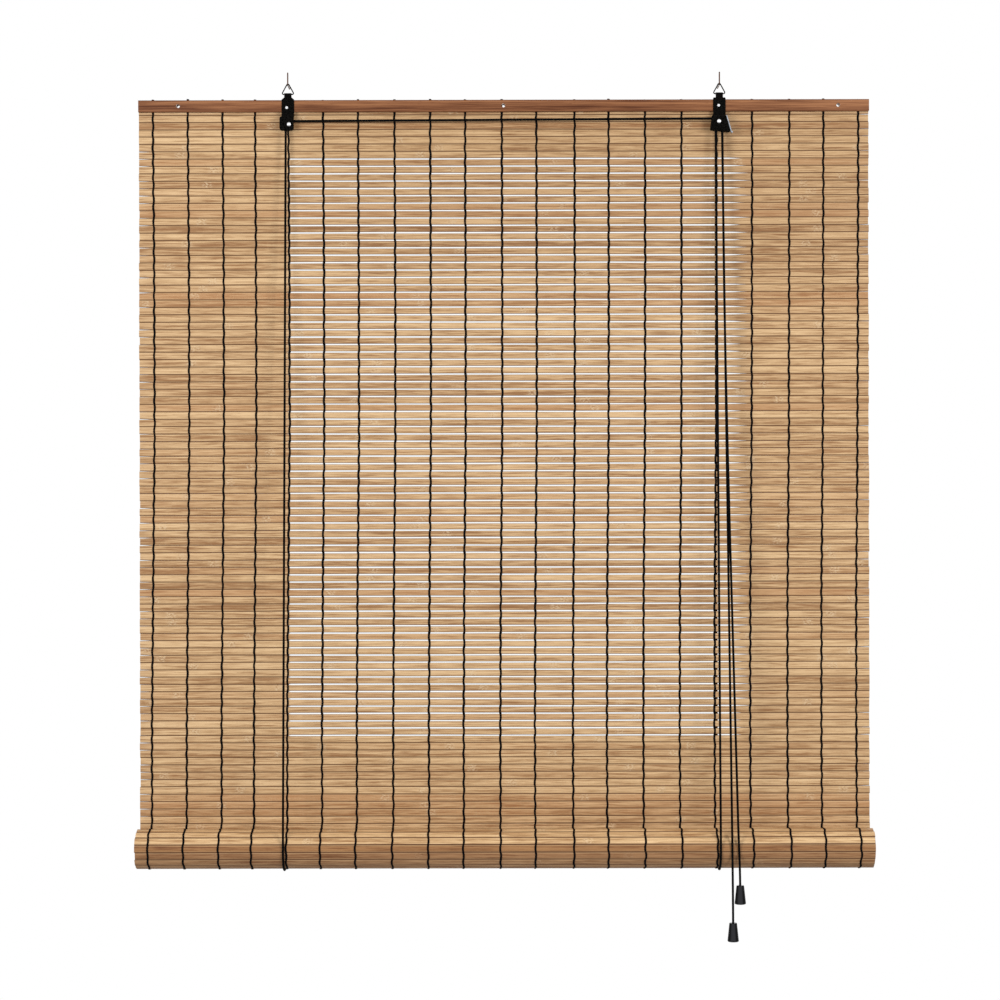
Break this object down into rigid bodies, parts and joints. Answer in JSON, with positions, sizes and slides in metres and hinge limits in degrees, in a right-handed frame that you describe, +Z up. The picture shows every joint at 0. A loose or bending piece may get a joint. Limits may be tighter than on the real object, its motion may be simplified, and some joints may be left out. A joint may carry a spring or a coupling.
{
  "type": "bamboo roll-up blind",
  "caption": "Bamboo slat blind, partly rolled up, bound by black yarns, hung by wire rings from screw hooks and raised by cords through pulleys and a cord lock.",
  "frame": {"origin": "midway between the two wall hooks, on their screw axes, at the wall face", "axes": "+X along the headrail to the right, +Z up, -Y towards the room"},
  "size_m": [0.9, 0.0798, 1.0622],
  "materials": {
    "bamboo_slats": "split bamboo with nodes, satin, uneven in colour",
    "stained_batten": "reddish brown stain over a straight grain",
    "plain_batten": "plain sanded wood",
    "black_yarn": "twisted black cotton yarn",
    "black_cord": "braided black cord",
    "black_sheet": "black lacquered sheet steel",
    "black_wire": "black lacquered wire",
    "hook_wire": "dull bronzed wire",
    "bright_steel": "bright domed heads",
    "lever_steel": "worn blackened steel",
    "pulley_plastic": "black moulded plastic",
    "tassel_plastic": "black satin plastic"
  },
  "bodies": {
    "root": {"wall_hook_left": "hook_wire", "wall_hook_right": "hook_wire", "ring_left": "black_wire", "ring_right": "black_wire"},
    "blind": {"headrail": "stained_batten", "back_batten": "plain_batten", "slat_mat": "bamboo_slats", "warp_01": "black_yarn", "warp_02": "black_yarn", "warp_03": "black_yarn", "warp_04": "black_yarn", "warp_05": "black_yarn", "warp_06": "black_yarn", "warp_07": "black_yarn", "warp_08": "black_yarn", "warp_09": "black_yarn", "warp_10": "black_yarn", "warp_11": "black_yarn", "warp_12": "black_yarn", "warp_13": "black_yarn", "warp_14": "black_yarn", "warp_15": "black_yarn", "warp_16": "black_yarn", "warp_17": "black_yarn", "warp_18": "black_yarn", "warp_19": "black_yarn", "warp_20": "black_yarn", "warp_21": "black_yarn", "bracket_left": "black_sheet", "bracket_right": "black_sheet", "bracket_nails": "bright_steel", "axle_left": "bright_steel", "axle_right": "bright_steel", "lock_pin": "black_sheet", "lift_left_front": "black_cord", "lift_right_front": "black_cord", "lift_left_back": "black_cord", "lift_right_back": "black_cord", "cross_cord": "black_cord", "right_wrap": "black_cord", "pull_cord_rear": "black_cord", "pull_cord_front": "black_cord"},
    "left_wheel": {"pulley_left": "pulley_plastic"},
    "rear_wheel": {"pulley_rear": "pulley_plastic"},
    "front_wheel": {"pulley_front": "pulley_plastic"},
    "lever": {"lock_lever": "lever_steel"},
    "lift": {"lift_left_loop": "black_cord", "lift_right_loop": "black_cord"},
    "roll": {"roll_turns": "bamboo_slats", "roll_warps": "black_yarn", "bottom_batten": "plain_batten"},
    "tassels": {"tassel_high": "tassel_plastic", "tassel_low": "tassel_plastic", "tassel_knots": "black_cord"}
  },
  "joints": [
    {"name": "hang_swing", "type": "hinge", "parent": "root", "child": "blind", "pos_m": [0, -0.0128, -0.01105], "axis": [-1, 0, 0], "range_deg": [0, 30]},
    {"name": "left_pulley_turn", "type": "hinge", "parent": "blind", "child": "left_wheel", "pos_m": [-0.264, -0.0161, -0.04855], "axis": [0, 1, 0], "continuous": true},
    {"name": "rear_pulley_turn", "type": "hinge", "parent": "blind", "child": "rear_wheel", "pos_m": [0.2646, -0.0161, -0.04615], "axis": [0, 1, 0], "continuous": true},
    {"name": "front_pulley_turn", "type": "hinge", "parent": "blind", "child": "front_wheel", "pos_m": [0.2646, -0.0195, -0.04615], "axis": [0, 1, 0], "continuous": true},
    {"name": "lock_release", "type": "hinge", "parent": "blind", "child": "lever", "pos_m": [0.2716, -0.01525, -0.04165], "axis": [0, -1, 0], "range_deg": [0, 15]},
    {"name": "roll_rise", "type": "slide", "parent": "blind", "child": "lift", "axis": [0, 0, 1], "range_m": [0, 0.84], "deforming": ["slat_mat", "warp_01", "warp_02", "warp_03", "warp_04", "warp_05", "warp_06", "warp_07", "warp_08", "warp_09", "warp_10", "warp_11", "warp_12", "warp_13", "warp_14", "warp_15", "warp_16", "warp_17", "warp_18", "warp_19", "warp_20", "warp_21", "lift_left_front", "lift_right_front", "lift_left_back", "lift_right_back"]},
    {"name": "roll_turn", "type": "hinge", "parent": "lift", "child": "roll", "pos_m": [0, -0.0328, -0.93715], "axis": [1, 0, 0], "range_deg": [-2161, 0]},
    {"name": "tassel_drop", "type": "slide", "parent": "lift", "child": "tassels", "axis": [0, 0, -1], "range_m": [0, 2.53], "deforming": ["pull_cord_rear", "pull_cord_front"]}
  ],
  "couplings": [
    {"joint": "roll_turn", "follows": "roll_rise", "rad_per_m": -44.88},
    {"joint": "tassel_drop", "follows": "roll_rise", "ratio": 3}
  ]
}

----

EXERCISE DESCRIPTION -
Write out the entire listing exactly.

CORRECT RESULT -
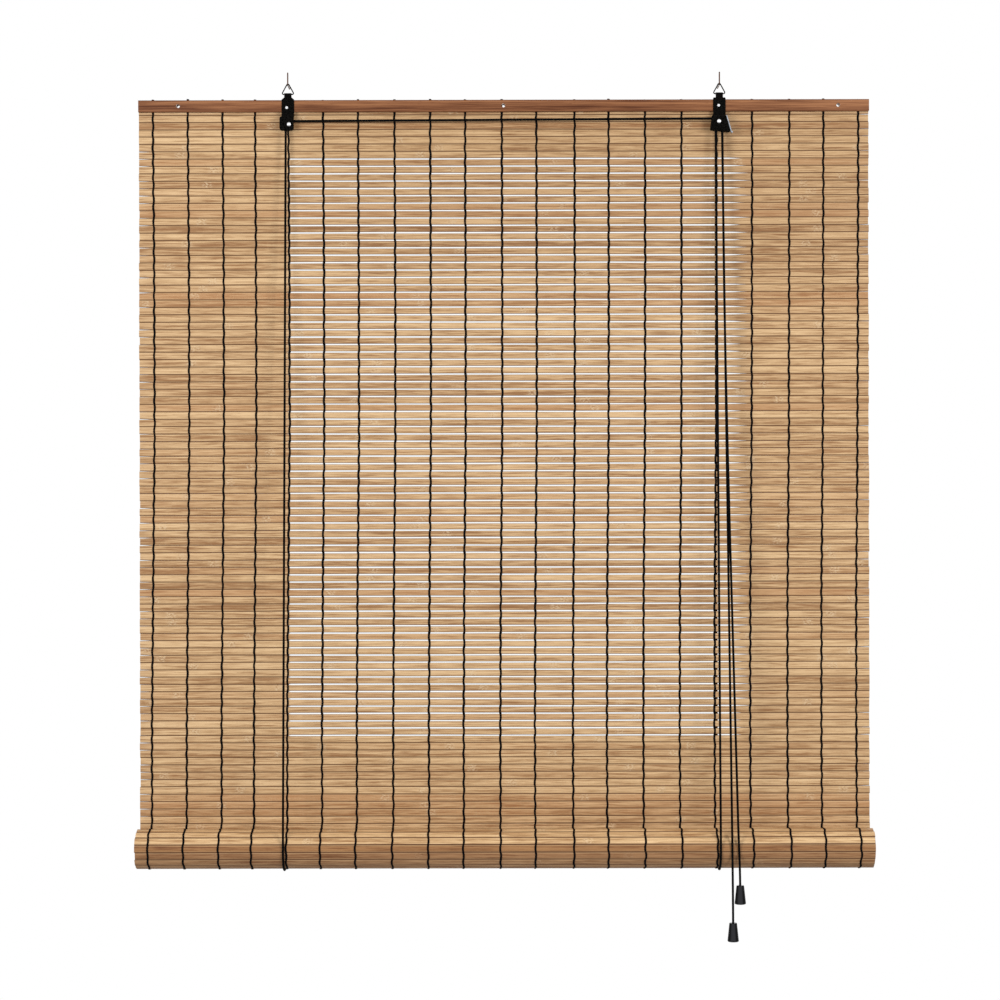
Break this object down into rigid bodies, parts and joints. Answer in JSON, with positions, sizes and slides in metres and hinge limits in degrees, in a right-handed frame that you describe, +Z up. The picture shows every joint at 0. A loose or bending piece may get a joint. Limits may be tighter than on the real object, its motion may be simplified, and some joints may be left out. A joint may carry a spring or a coupling.
{
  "type": "bamboo roll-up blind",
  "caption": "Bamboo slat blind, partly rolled up, bound by black yarns, hung by wire rings from screw hooks and raised by cords through pulleys and a cord lock.",
  "frame": {"origin": "midway between the two wall hooks, on their screw axes, at the wall face", "axes": "+X along the headrail to the right, +Z up, -Y towards the room"},
  "size_m": [0.9, 0.0798, 1.0622],
  "materials": {
    "bamboo_slats": "split bamboo with nodes, satin, uneven in colour",
    "stained_batten": "reddish brown stain over a straight grain",
    "plain_batten": "plain sanded wood",
    "black_yarn": "twisted black cotton yarn",
    "black_cord": "braided black cord",
    "black_sheet": "black lacquered sheet steel",
    "black_wire": "black lacquered wire",
    "hook_wire": "dull bronzed wire",
    "bright_steel": "bright domed heads",
    "lever_steel": "worn blackened steel",
    "pulley_plastic": "black moulded plastic",
    "tassel_plastic": "black satin plastic"
  },
  "bodies": {
    "root": {"wall_hook_left": "hook_wire", "wall_hook_right": "hook_wire", "ring_left": "black_wire", "ring_right": "black_wire"},
    "blind": {"headrail": "stained_batten", "back_batten": "plain_batten", "slat_mat": "bamboo_slats", "warp_01": "black_yarn", "warp_02": "black_yarn", "warp_03": "black_yarn", "warp_04": "black_yarn", "warp_05": "black_yarn", "warp_06": "black_yarn", "warp_07": "black_yarn", "warp_08": "black_yarn", "warp_09": "black_yarn", "warp_10": "black_yarn", "warp_11": "black_yarn", "warp_12": "black_yarn", "warp_13": "black_yarn", "warp_14": "black_yarn", "warp_15": "black_yarn", "warp_16": "black_yarn", "warp_17": "black_yarn", "warp_18": "black_yarn", "warp_19": "black_yarn", "warp_20": "black_yarn", "warp_21": "black_yarn", "bracket_left": "black_sheet", "bracket_right": "black_sheet", "bracket_nails": "bright_steel", "axle_left": "bright_steel", "axle_right": "bright_steel", "lock_pin": "black_sheet", "lift_left_front": "black_cord", "lift_right_front": "black_cord", "lift_left_back": "black_cord", "lift_right_back": "black_cord", "cross_cord": "black_cord", "right_wrap": "black_cord", "pull_cord_rear": "black_cord", "pull_cord_front": "black_cord"},
    "left_wheel": {"pulley_left": "pulley_plastic"},
    "rear_wheel": {"pulley_rear": "pulley_plastic"},
    "front_wheel": {"pulley_front": "pulley_plastic"},
    "lever": {"lock_lever": "lever_steel"},
    "lift": {"lift_left_loop": "black_cord", "lift_right_loop": "black_cord"},
    "roll": {"roll_turns": "bamboo_slats", "roll_warps": "black_yarn", "bottom_batten": "plain_batten"},
    "tassels": {"tassel_high": "tassel_plastic", "tassel_low": "tassel_plastic", "tassel_knots": "black_cord"}
  },
  "joints": [
    {"name": "hang_swing", "type": "hinge", "parent": "root", "child": "blind", "pos_m": [0, -0.0128, -0.01105], "axis": [-1, 0, 0], "range_deg": [0, 30]},
    {"name": "left_pulley_turn", "type": "hinge", "parent": "blind", "child": "left_wheel", "pos_m": [-0.264, -0.0161, -0.04855], "axis": [0, 1, 0], "continuous": true},
    {"name": "rear_pulley_turn", "type": "hinge", "parent": "blind", "child": "rear_wheel", "pos_m": [0.2646, -0.0161, -0.04615], "axis": [0, 1, 0], "continuous": true},
    {"name": "front_pulley_turn", "type": "hinge", "parent": "blind", "child": "front_wheel", "pos_m": [0.2646, -0.0195, -0.04615], "axis": [0, 1, 0], "continuous": true},
    {"name": "lock_release", "type": "hinge", "parent": "blind", "child": "lever", "pos_m": [0.2716, -0.01525, -0.04165], "axis": [0, -1, 0], "range_deg": [0, 15]},
    {"name": "roll_rise", "type": "slide", "parent": "blind", "child": "lift", "axis": [0, 0, 1], "range_m": [0, 0.84], "deforming": ["slat_mat", "warp_01", "warp_02", "warp_03", "warp_04", "warp_05", "warp_06", "warp_07", "warp_08", "warp_09", "warp_10", "warp_11", "warp_12", "warp_13", "warp_14", "warp_15", "warp_16", "warp_17", "warp_18", "warp_19", "warp_20", "warp_21", "lift_left_front", "lift_right_front", "lift_left_back", "lift_right_back"]},
    {"name": "roll_turn", "type": "hinge", "parent": "lift", "child": "roll", "pos_m": [0, -0.0328, -0.93715], "axis": [1, 0, 0], "range_deg": [-2161, 0]},
    {"name": "tassel_drop", "type": "slide", "parent": "lift", "child": "tassels", "axis": [0, 0, -1], "range_m": [0, 2.53], "deforming": ["pull_cord_rear", "pull_cord_front"]}
  ],
  "couplings": [
    {"joint": "roll_turn", "follows": "roll_rise", "rad_per_m": -44.88},
    {"joint": "tassel_drop", "follows": "roll_rise", "ratio": 3}
  ]
}